The answer lies very much in the purpose of the blog. Is it news, opinion, or an aide memoire? Mine is primarily opinion and an aide memoire, and whilst the news value may suffer as the stories are now days old, the other facets continue to be important….so here comes a day of lots of blog posts.

January 28, 2008

Facebookers Back Barack

Filed under: Clinton,Obama,blogging,facebook,social web — admin @ 2:39 pm

After spending the morning reading a few articles about blogging in the 2004 US election (does life get any more interesting??) I decided to have a look how Facebook reflected the race for the Democrat presidential nomination.

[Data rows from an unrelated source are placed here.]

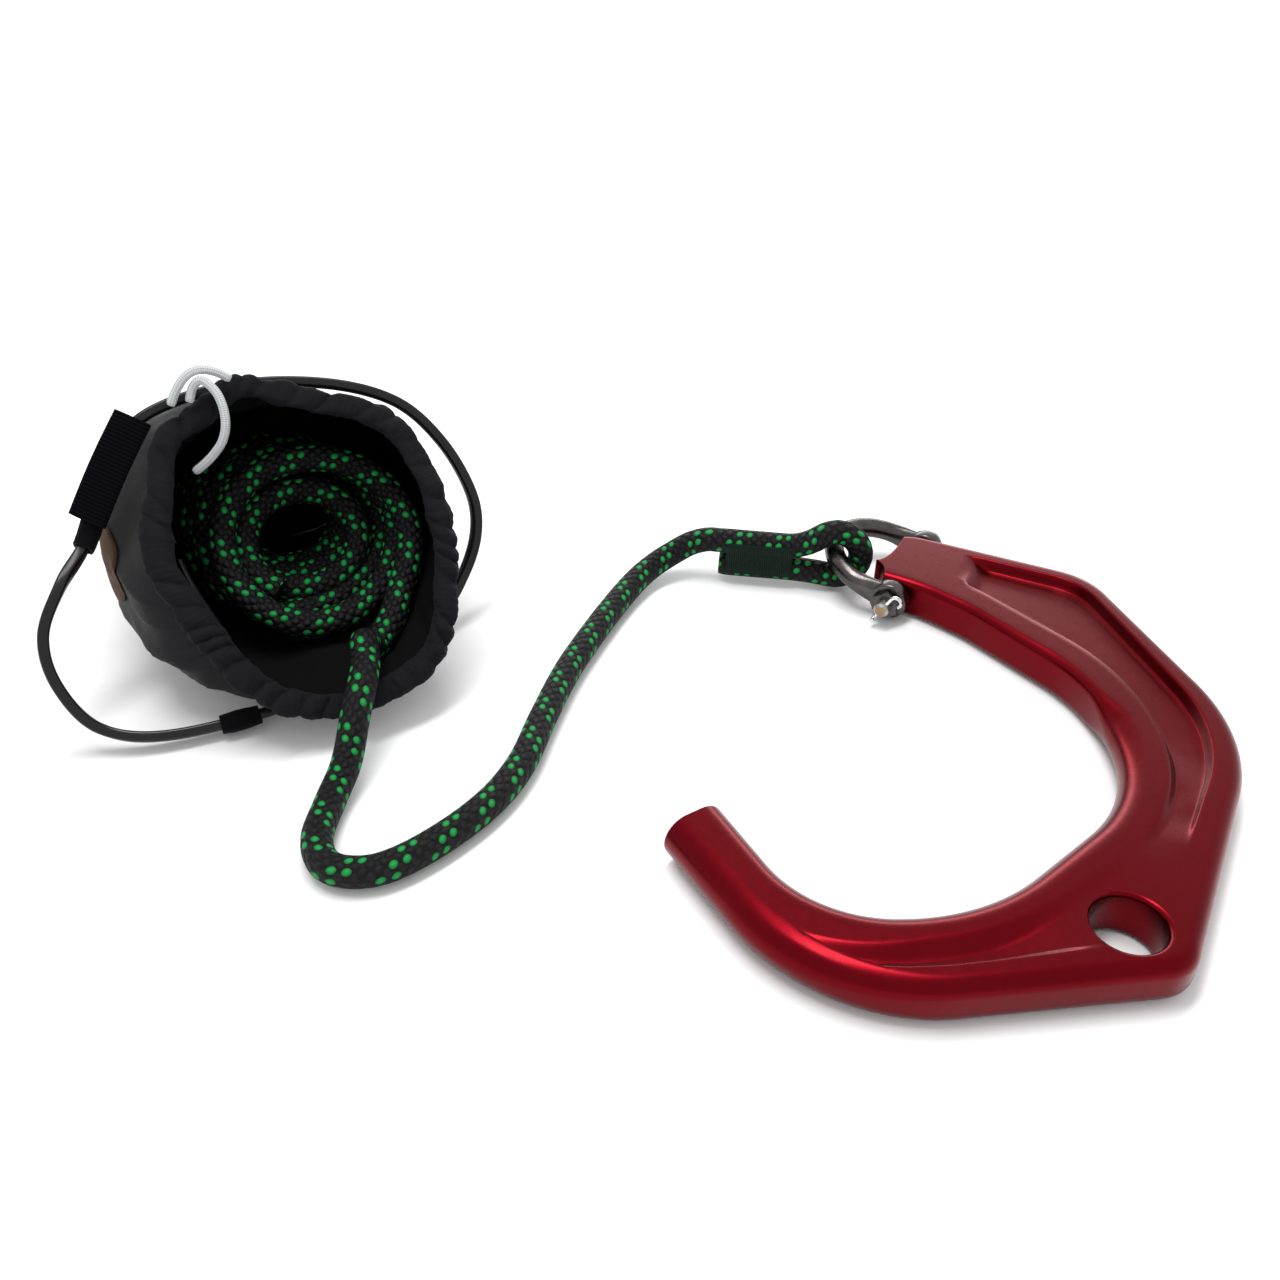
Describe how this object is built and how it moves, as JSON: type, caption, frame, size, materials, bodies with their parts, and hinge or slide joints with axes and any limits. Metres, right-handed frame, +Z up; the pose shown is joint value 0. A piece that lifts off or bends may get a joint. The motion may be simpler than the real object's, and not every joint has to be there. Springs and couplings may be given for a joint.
{
  "type": "throwing hook kit",
  "caption": "Broad forged throwing hook on a bow shackle, joined by a sewn-eye braided rope to a soft drawstring bag that holds the coiled rope and a springy hoop.",
  "frame": {"origin": "middle of the footprint of the hook, shackle and bag, on the surface they lie on", "axes": "+X from the bag towards the hook, +Y away from the viewer, +Z up; the hook's flat faces lie across Z"},
  "size_m": [0.4104, 0.2737, 0.1128],
  "materials": {
    "red_anodised": "red anodised, satin",
    "steel": "satin",
    "dark_steel": "dark gunmetal",
    "chrome": "bright",
    "rope": "black braid with green flecks",
    "thread": "dark green whipping thread",
    "bag_fabric": "woven nylon, black",
    "webbing": "ribbed webbing, black",
    "hoop_plastic": "glossy black",
    "white_cord": "smooth white cord",
    "patch": "bronze brown, smooth"
  },
  "bodies": {
    "bag_and_rope": {"bag_shell": "bag_fabric", "bag_base": "bag_fabric", "bag_hem": "bag_fabric", "spring_hoop": "hoop_plastic", "hoop_tab_left": "bag_fabric", "hoop_tab_front": "bag_fabric", "side_strap": "webbing", "mouth_stay": "hoop_plastic", "draw_cord": "white_cord", "draw_cord_bight": "white_cord", "side_patch": "patch", "rope_coil": "rope", "rope_run": "rope", "rope_eye": "rope", "eye_stitching": "thread"},
    "shackle": {"shackle_bow": "dark_steel"},
    "pin": {"shackle_bolt": "steel", "shackle_nut": "dark_steel", "split_pin": "chrome"},
    "hook": {"hook_body": "red_anodised"}
  },
  "joints": [
    {"name": "bow_swivel", "type": "hinge", "parent": "bag_and_rope", "child": "shackle", "pos_m": [0.1082, 0.08211, 0.01056], "axis": [-0.2264, 0.1255, -0.9659], "range_deg": [-65, 5]},
    {"name": "hook_swing", "type": "hinge", "parent": "shackle", "child": "hook", "pos_m": [0.1166, 0.0775, 0.008], "axis": [0.4848, 0.8746, 0], "range_deg": [-75, 75]},
    {"name": "pin_turn", "type": "hinge", "parent": "shackle", "child": "pin", "pos_m": [0.1166, 0.0775, 0.008], "axis": [0.4848, 0.8746, 0], "continuous": true}
  ]
}
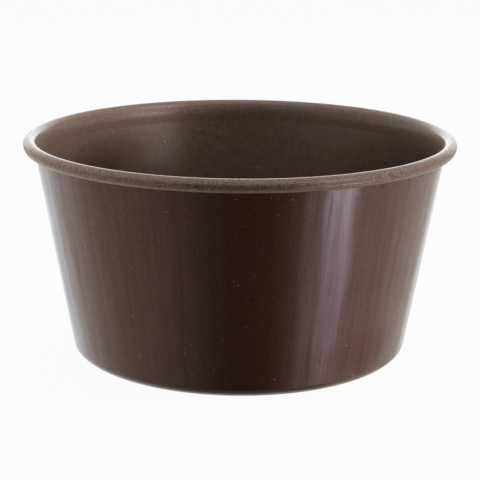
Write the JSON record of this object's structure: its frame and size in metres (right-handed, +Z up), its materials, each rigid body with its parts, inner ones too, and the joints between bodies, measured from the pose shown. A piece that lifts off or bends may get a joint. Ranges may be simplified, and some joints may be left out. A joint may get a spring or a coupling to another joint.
{
  "type": "muffin cup",
  "caption": "Round flat-bottomed metal baking cup with a leaning wall and a rolled rim.",
  "frame": {"origin": "centre of the base's underside", "axes": "+Z up along the cup's axis of symmetry, from the base to the open mouth"},
  "size_m": [0.08, 0.08, 0.0405],
  "materials": {
    "coated_sheet": "glossy dark brown lacquer outside, satin taupe-brown non-stick coating inside and over the rim"
  },
  "bodies": {
    "root": {"cup": "coated_sheet"}
  },
  "joints": []
}
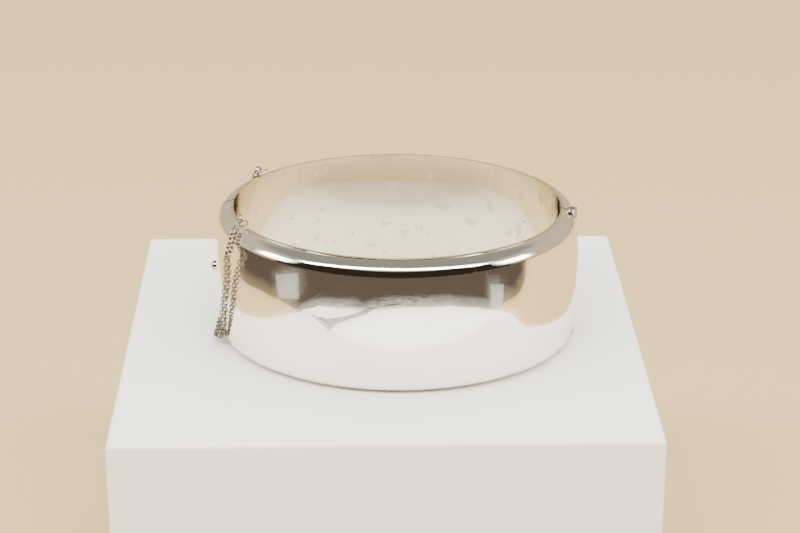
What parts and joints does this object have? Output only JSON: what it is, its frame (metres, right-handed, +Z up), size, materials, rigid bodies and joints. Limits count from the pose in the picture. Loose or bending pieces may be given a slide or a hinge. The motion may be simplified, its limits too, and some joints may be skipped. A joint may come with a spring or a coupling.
{
  "type": "hinged bangle bracelet",
  "caption": "Wide oval hinged bangle of hollow domed halves, with a tube hinge, a box-and-tongue snap clasp with a thumb press, and a doubled safety chain.",
  "frame": {"origin": "middle of the closed bangle's box, in the plane that its lower rim stands on", "axes": "+Z up along the wrist opening, +X towards the hinge, -X towards the clasp, -Y towards the front half"},
  "size_m": [0.0679, 0.0602, 0.027],
  "materials": {
    "polished_silver": "mirror-polished sterling silver with fine wear scratches",
    "lining_silver": "polished sterling silver, slightly dulled by wear",
    "end_plate_silver": "satin sterling silver",
    "hinge_tube_silver": "polished silver tube, tarnished in the recesses",
    "pin_wire": "drawn silver wire",
    "spring_leaf_silver": "satin hard-rolled silver",
    "ring_wire": "polished silver wire",
    "chain_silver": "bright fine silver chain, slightly tarnished between the links"
  },
  "bodies": {
    "front_half": {"front_outer_shell": "polished_silver", "front_inner_lining": "lining_silver", "front_hinge_plate": "end_plate_silver", "front_clasp_plate": "end_plate_silver", "front_catch_box": "end_plate_silver", "front_hinge_knuckles": "hinge_tube_silver", "hinge_pin": "pin_wire", "front_chain_eye": "ring_wire"},
    "back_half": {"back_outer_shell": "polished_silver", "back_inner_lining": "lining_silver", "back_hinge_plate": "end_plate_silver", "back_clasp_plate": "end_plate_silver", "back_hinge_knuckles": "hinge_tube_silver", "back_chain_eye": "ring_wire", "tongue_base_leaf": "spring_leaf_silver"},
    "spring_tongue": {"tongue_spring_leaf": "spring_leaf_silver", "thumb_press": "polished_silver"},
    "front_jump_ring": {"front_jump_ring": "ring_wire"},
    "back_jump_ring": {"back_jump_ring": "ring_wire"},
    "front_chain_1": {"front_chain_1": "chain_silver"},
    "front_chain_2": {"front_chain_2": "chain_silver"},
    "front_chain_3": {"front_chain_3": "chain_silver"},
    "front_chain_4": {"front_chain_4": "chain_silver"},
    "front_chain_5": {"front_chain_5": "chain_silver"},
    "front_chain_6": {"front_chain_6": "chain_silver"},
    "front_chain_7": {"front_chain_7": "chain_silver"},
    "back_chain_1": {"back_chain_1": "chain_silver"},
    "back_chain_2": {"back_chain_2": "chain_silver"},
    "back_chain_3": {"back_chain_3": "chain_silver"},
    "back_chain_4": {"back_chain_4": "chain_silver"},
    "back_chain_5": {"back_chain_5": "chain_silver"},
    "back_chain_6": {"back_chain_6": "chain_silver"},
    "back_chain_7": {"back_chain_7": "chain_silver"}
  },
  "joints": [
    {"name": "main_hinge", "type": "hinge", "parent": "front_half", "child": "back_half", "pos_m": [0.03205, 0, 0.0125], "axis": [0, 0, -1], "range_deg": [0, 44]},
    {"name": "press_fold", "type": "hinge", "parent": "back_half", "child": "spring_tongue", "pos_m": [-0.03121, -0.0065, 0.0125], "axis": [0, 0, -1], "range_deg": [0, 5.3], "stiffness_Nm_per_rad": 0.14},
    {"name": "front_ring_swing", "type": "hinge", "parent": "front_half", "child": "front_jump_ring", "pos_m": [-0.02679, -0.01336, 0.02595], "axis": [-0.154, 0.5155, -0.843], "range_deg": [0, 74.2]},
    {"name": "front_chain_1_bend", "type": "hinge", "parent": "front_jump_ring", "child": "front_chain_1", "pos_m": [-0.02786, -0.01462, 0.02484], "axis": [0.7598, 0.6027, -0.2438], "range_deg": [0, 92.5]},
    {"name": "front_chain_2_bend", "type": "hinge", "parent": "front_chain_1", "child": "front_chain_2", "pos_m": [-0.02889, -0.01801, 0.0209], "axis": [0.0048, 0.2095, 0.9778], "range_deg": [0, 134.6]},
    {"name": "front_chain_3_bend", "type": "hinge", "parent": "front_chain_2", "child": "front_chain_3", "pos_m": [-0.0293, -0.01649, 0.0159], "axis": [-0.1584, 0.2227, -0.9619], "range_deg": [0, 70.8]},
    {"name": "front_chain_4_bend", "type": "hinge", "parent": "front_chain_3", "child": "front_chain_4", "pos_m": [-0.03008, -0.01533, 0.01084], "axis": [-0.1787, 0.1938, -0.9646], "range_deg": [0, 64.4]},
    {"name": "front_chain_5_bend", "type": "hinge", "parent": "front_chain_4", "child": "front_chain_5", "pos_m": [-0.03077, -0.01335, 0.00603], "axis": [-0.4432, 0.3212, -0.8369], "range_deg": [0, 54.3]},
    {"name": "front_chain_6_bend", "type": "hinge", "parent": "front_chain_5", "child": "front_chain_6", "pos_m": [-0.03222, -0.01023, 0.00207], "axis": [-0.9174, 0.394, -0.056], "range_deg": [0, 41.5]},
    {"name": "front_chain_7_bend", "type": "hinge", "parent": "front_chain_6", "child": "front_chain_7", "pos_m": [-0.03283, -0.00524, 0.00053], "axis": [-0.9302, 0.2949, 0.2184], "range_deg": [0, 20.3]},
    {"name": "back_ring_swing", "type": "hinge", "parent": "back_half", "child": "back_jump_ring", "pos_m": [-0.02679, 0.01336, 0.02595], "axis": [0.154, 0.5155, 0.843], "range_deg": [0, 74.2]},
    {"name": "back_chain_1_bend", "type": "hinge", "parent": "back_jump_ring", "child": "back_chain_1", "pos_m": [-0.02786, 0.01462, 0.02484], "axis": [-0.7598, 0.6027, 0.2438], "range_deg": [0, 92.5]},
    {"name": "back_chain_2_bend", "type": "hinge", "parent": "back_chain_1", "child": "back_chain_2", "pos_m": [-0.02889, 0.01801, 0.0209], "axis": [-0.0048, 0.2095, -0.9778], "range_deg": [0, 134.6]},
    {"name": "back_chain_3_bend", "type": "hinge", "parent": "back_chain_2", "child": "back_chain_3", "pos_m": [-0.0293, 0.01649, 0.0159], "axis": [0.1584, 0.2227, 0.9619], "range_deg": [0, 70.8]},
    {"name": "back_chain_4_bend", "type": "hinge", "parent": "back_chain_3", "child": "back_chain_4", "pos_m": [-0.03008, 0.01533, 0.01084], "axis": [0.1787, 0.1938, 0.9646], "range_deg": [0, 64.4]},
    {"name": "back_chain_5_bend", "type": "hinge", "parent": "back_chain_4", "child": "back_chain_5", "pos_m": [-0.03077, 0.01335, 0.00603], "axis": [0.4432, 0.3212, 0.8369], "range_deg": [0, 54.3]},
    {"name": "back_chain_6_bend", "type": "hinge", "parent": "back_chain_5", "child": "back_chain_6", "pos_m": [-0.03222, 0.01023, 0.00207], "axis": [0.9174, 0.394, 0.056], "range_deg": [0, 41.5]},
    {"name": "back_chain_7_bend", "type": "hinge", "parent": "back_chain_6", "child": "back_chain_7", "pos_m": [-0.03283, 0.00524, 0.00053], "axis": [0.9302, 0.2949, -0.2184], "range_deg": [0, 20.3]}
  ],
  "couplings": [
    {"joint": "front_ring_swing", "follows": "main_hinge", "ratio": 1.6857},
    {"joint": "front_chain_1_bend", "follows": "main_hinge", "ratio": 2.1005},
    {"joint": "front_chain_2_bend", "follows": "main_hinge", "ratio": 3.0579},
    {"joint": "front_chain_3_bend", "follows": "main_hinge", "ratio": 1.6086},
    {"joint": "front_chain_4_bend", "follows": "main_hinge", "ratio": 1.4634},
    {"joint": "front_chain_5_bend", "follows": "main_hinge", "ratio": 1.2328},
    {"joint": "front_chain_6_bend", "follows": "main_hinge", "ratio": 0.9418},
    {"joint": "front_chain_7_bend", "follows": "main_hinge", "ratio": 0.4601},
    {"joint": "back_ring_swing", "follows": "main_hinge", "ratio": 1.6857},
    {"joint": "back_chain_1_bend", "follows": "main_hinge", "ratio": 2.1005},
    {"joint": "back_chain_2_bend", "follows": "main_hinge", "ratio": 3.0579},
    {"joint": "back_chain_3_bend", "follows": "main_hinge", "ratio": 1.6086},
    {"joint": "back_chain_4_bend", "follows": "main_hinge", "ratio": 1.4634},
    {"joint": "back_chain_5_bend", "follows": "main_hinge", "ratio": 1.2328},
    {"joint": "back_chain_6_bend", "follows": "main_hinge", "ratio": 0.9418},
    {"joint": "back_chain_7_bend", "follows": "main_hinge", "ratio": 0.4601}
  ]
}
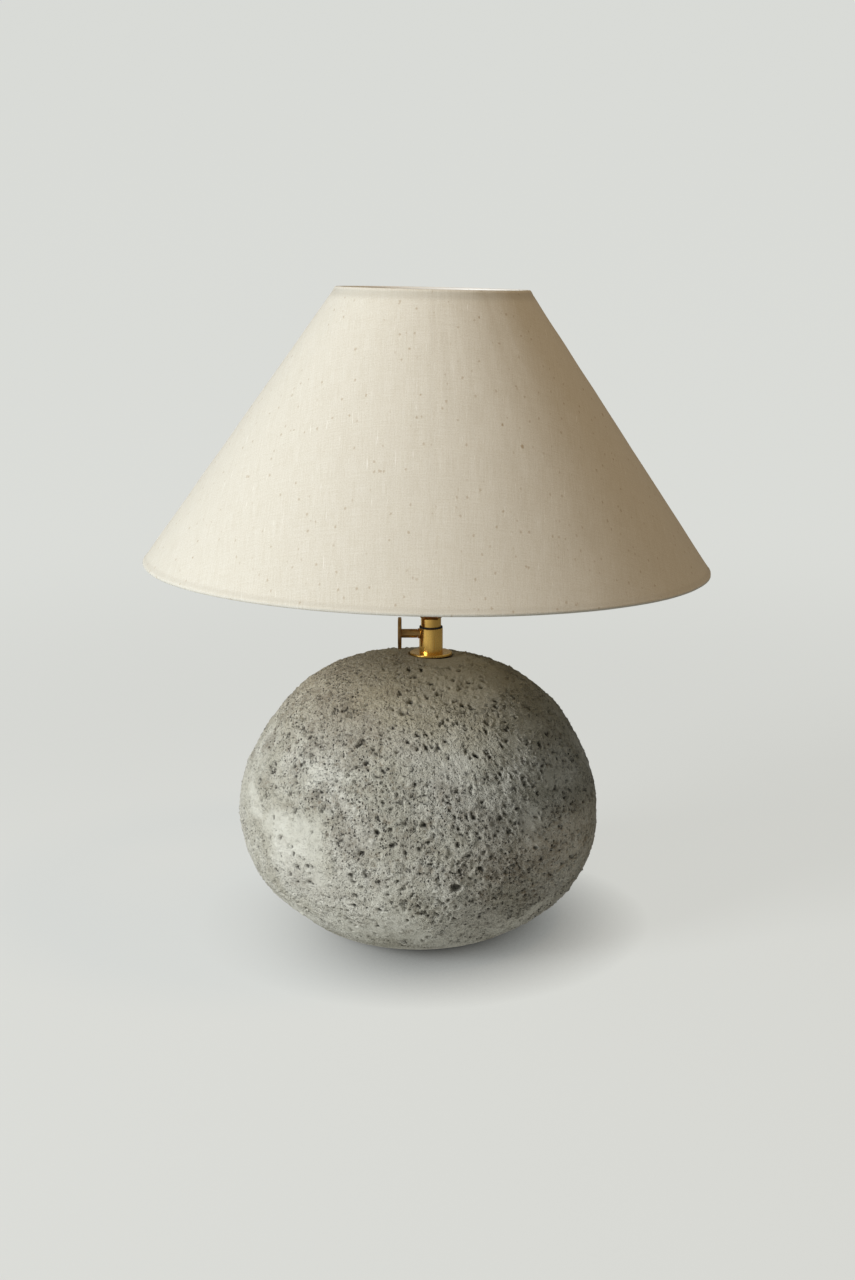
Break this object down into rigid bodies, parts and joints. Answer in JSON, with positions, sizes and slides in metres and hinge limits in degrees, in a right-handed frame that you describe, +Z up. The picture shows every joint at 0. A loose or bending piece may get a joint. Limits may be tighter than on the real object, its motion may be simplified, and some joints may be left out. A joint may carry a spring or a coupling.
{
  "type": "table lamp",
  "caption": "Table lamp with a rough rounded stone base, a telescoping brass neck with a side thumbscrew, and a conical linen shade.",
  "frame": {"origin": "on the table, under the brass column's axis", "axes": "+Z up the column; +Y towards the cable inlet at the back; the thumbscrew points to -X"},
  "size_m": [0.3999, 0.4, 0.4589],
  "materials": {
    "stone": "rough, pitted",
    "felt": "felt",
    "hatch_steel": "matt black",
    "zinc_steel": "zinc plated",
    "nylon": "moulded",
    "black_rubber": "matt",
    "satin_brass": "satin lacquered",
    "aged_brass": "antique",
    "bakelite": "moulded",
    "card_liner": "fibre",
    "contact_brass": "bare",
    "linen": "woven",
    "lining": "smooth",
    "ring_steel": "white",
    "opal_glass": "opal",
    "lamp_cap": "plain",
    "black_glass": "vitrite",
    "solder": "dull"
  },
  "bodies": {
    "base": {"stone_base": "stone", "felt_pad": "felt", "base_plate": "hatch_steel", "base_screws": "zinc_steel", "wall_plugs": "nylon", "cable_bush": "black_rubber", "column_tube": "satin_brass", "seat_flange": "satin_brass", "seat_gasket": "black_rubber", "lock_washer": "zinc_steel", "lock_nut": "zinc_steel", "wiper_ring": "black_rubber", "clamp_boss": "aged_brass"},
    "clamp_pad": {"pressure_pad": "nylon"},
    "thumbscrew": {"clamp_screw": "aged_brass", "thumb_disc": "aged_brass"},
    "neck": {"neck_tube": "satin_brass", "stop_collar": "contact_brass", "neck_plug": "contact_brass", "nipple": "zinc_steel", "harp_saddle": "aged_brass", "socket_cap": "aged_brass", "holder_shell": "satin_brass", "holder_liner": "card_liner", "holder_body": "bakelite", "screw_shell": "contact_brass", "centre_contact": "contact_brass", "terminal_screws": "contact_brass", "harp": "satin_brass"},
    "front_ferrule": {"ferrule_front": "satin_brass"},
    "back_ferrule": {"ferrule_back": "satin_brass"},
    "swivel": {"swivel_stud": "satin_brass"},
    "shade": {"shade_cloth": "linen", "shade_lining": "lining", "top_ring": "ring_steel", "bottom_ring": "ring_steel", "top_hem": "linen", "bottom_hem": "linen", "shade_spider": "ring_steel"},
    "washer": {"finial_washer": "satin_brass"},
    "finial_knob": {"finial": "satin_brass"},
    "bulb": {"bulb_glass": "opal_glass", "bulb_cap": "lamp_cap", "bulb_insulator": "black_glass", "bulb_tip": "solder"}
  },
  "joints": [
    {"name": "neck_slide", "type": "slide", "parent": "base", "child": "neck", "axis": [0, 0, 1], "range_m": [-0.0035, 0.04]},
    {"name": "pad_slide", "type": "slide", "parent": "base", "child": "clamp_pad", "axis": [-1, 0, 0], "range_m": [0, 0.00161]},
    {"name": "clamp_turn", "type": "hinge", "parent": "clamp_pad", "child": "thumbscrew", "pos_m": [0, 0, 0.21441], "axis": [-1, 0, 0], "range_deg": [0, 720]},
    {"name": "front_ferrule_slide", "type": "slide", "parent": "neck", "child": "front_ferrule", "axis": [0, 0, 1], "range_m": [0, 0.008]},
    {"name": "back_ferrule_slide", "type": "slide", "parent": "neck", "child": "back_ferrule", "axis": [0, 0, 1], "range_m": [0, 0.008]},
    {"name": "shade_tilt", "type": "hinge", "parent": "neck", "child": "swivel", "pos_m": [0, 0, 0.40351], "axis": [0, 1, 0], "range_deg": [-7.2, 4.8]},
    {"name": "shade_turn", "type": "hinge", "parent": "swivel", "child": "shade", "pos_m": [0, 0, 0.40351], "axis": [0.0209, 0, 0.9998], "continuous": true},
    {"name": "washer_lift", "type": "slide", "parent": "swivel", "child": "washer", "axis": [0.0209, 0, 0.9998], "range_m": [0, 0.00377]},
    {"name": "finial_turn", "type": "hinge", "parent": "washer", "child": "finial_knob", "pos_m": [0, 0, 0.40351], "axis": [0.0209, 0, 0.9998], "range_deg": [0, 1440]},
    {"name": "bulb_lift", "type": "slide", "parent": "neck", "child": "bulb", "axis": [0, 0, 1], "range_m": [0, 0.028]}
  ],
  "couplings": [
    {"joint": "pad_slide", "follows": "clamp_turn", "m_per_rad": 0.00012732},
    {"joint": "washer_lift", "follows": "finial_turn", "m_per_rad": 0.00014961}
  ]
}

Basically, if democracy reflected the votes of the idealistic youth, rather than the self-interested cynical old conservatives, then Obama would be walking into the Whitehouse (no-one idealistic votes Republican). A comparison of Obama and Clinton’s top groups can’t help but make anyone who dislikes Hilary smile:
Obama
1. Barack Obama for President in 2008
2. Students for Barack Obama
3. America for Barack Obama
4. Barack Obama for President
5. 1 Million strong, against Hilary and Obama
(nb. maybe it is the annoyingly superfluous comma that is currently restricting the 1 million strong to 5,493).

Clinton
1. Anti Hilary Clinton 2008
2. ABC= Anyone But Clinton
3. as much as i love the U.S…i’m gone if Hilary Clinton becomes president
4. I’d vote for a trained chimpanzee before Hilary Clinton
5. Hilary Clinton Shouldn’t Run For President She Should Run The Dishes

I’m sure that analysis of the comments in the groups would be even more of an eye-opener…although many of the comments about Clinton are probably not suitable for repeating in a polite blog.

In 2004 blogging was the also ran of the presidential campaign. Yes, it was an important element, but not quite the deciding factor that was hoped for. The question is whether social network sites will be the also ran, or the decisive mover. If Hilary enters the Whitehouse, it is definately an also ran.